━━ Stored data ━━

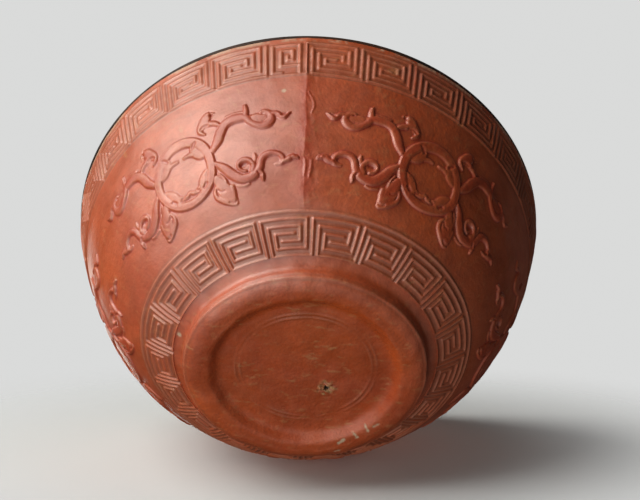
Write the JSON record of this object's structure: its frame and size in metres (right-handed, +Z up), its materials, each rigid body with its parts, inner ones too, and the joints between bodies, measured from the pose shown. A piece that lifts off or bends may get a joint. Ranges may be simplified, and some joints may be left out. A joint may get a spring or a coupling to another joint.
{
  "type": "bowl",
  "caption": "Round bowl grown from a moulded gourd, with a low foot ring, raised roundels and key-fret borders, a black lacquered lip and a lacquered inside.",
  "frame": {"origin": "middle of the resting ring, on the plane that the foot stands on", "axes": "+Z up along the bowl's axis, -Y towards the mould seam"},
  "size_m": [0.15, 0.15, 0.0656],
  "materials": {
    "gourd_rind": "polished red-brown rind, satin, paler where the relief is worn",
    "ground_coat": "matt grey priming coat",
    "lining_lacquer": "black lacquer, semi-gloss with faint brush lines",
    "lip_lacquer": "black lacquer, semi-gloss, worn brown at the edge"
  },
  "bodies": {
    "root": {"gourd_shell": "gourd_rind", "lacquer_ground": "ground_coat", "lacquer_lining": "lining_lacquer", "rim_band": "lip_lacquer"}
  },
  "joints": []
}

━━━

Exercise instructions: Print the complete listing again, exactly as it stands.

Correct output:
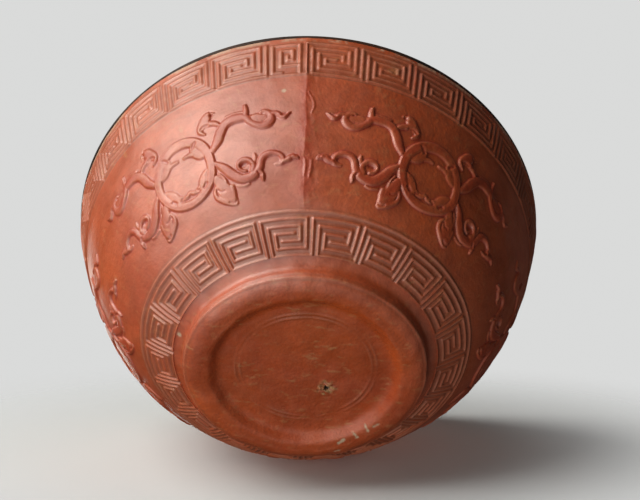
Write the JSON record of this object's structure: its frame and size in metres (right-handed, +Z up), its materials, each rigid body with its parts, inner ones too, and the joints between bodies, measured from the pose shown. A piece that lifts off or bends may get a joint. Ranges may be simplified, and some joints may be left out. A joint may get a spring or a coupling to another joint.
{
  "type": "bowl",
  "caption": "Round bowl grown from a moulded gourd, with a low foot ring, raised roundels and key-fret borders, a black lacquered lip and a lacquered inside.",
  "frame": {"origin": "middle of the resting ring, on the plane that the foot stands on", "axes": "+Z up along the bowl's axis, -Y towards the mould seam"},
  "size_m": [0.15, 0.15, 0.0656],
  "materials": {
    "gourd_rind": "polished red-brown rind, satin, paler where the relief is worn",
    "ground_coat": "matt grey priming coat",
    "lining_lacquer": "black lacquer, semi-gloss with faint brush lines",
    "lip_lacquer": "black lacquer, semi-gloss, worn brown at the edge"
  },
  "bodies": {
    "root": {"gourd_shell": "gourd_rind", "lacquer_ground": "ground_coat", "lacquer_lining": "lining_lacquer", "rim_band": "lip_lacquer"}
  },
  "joints": []
}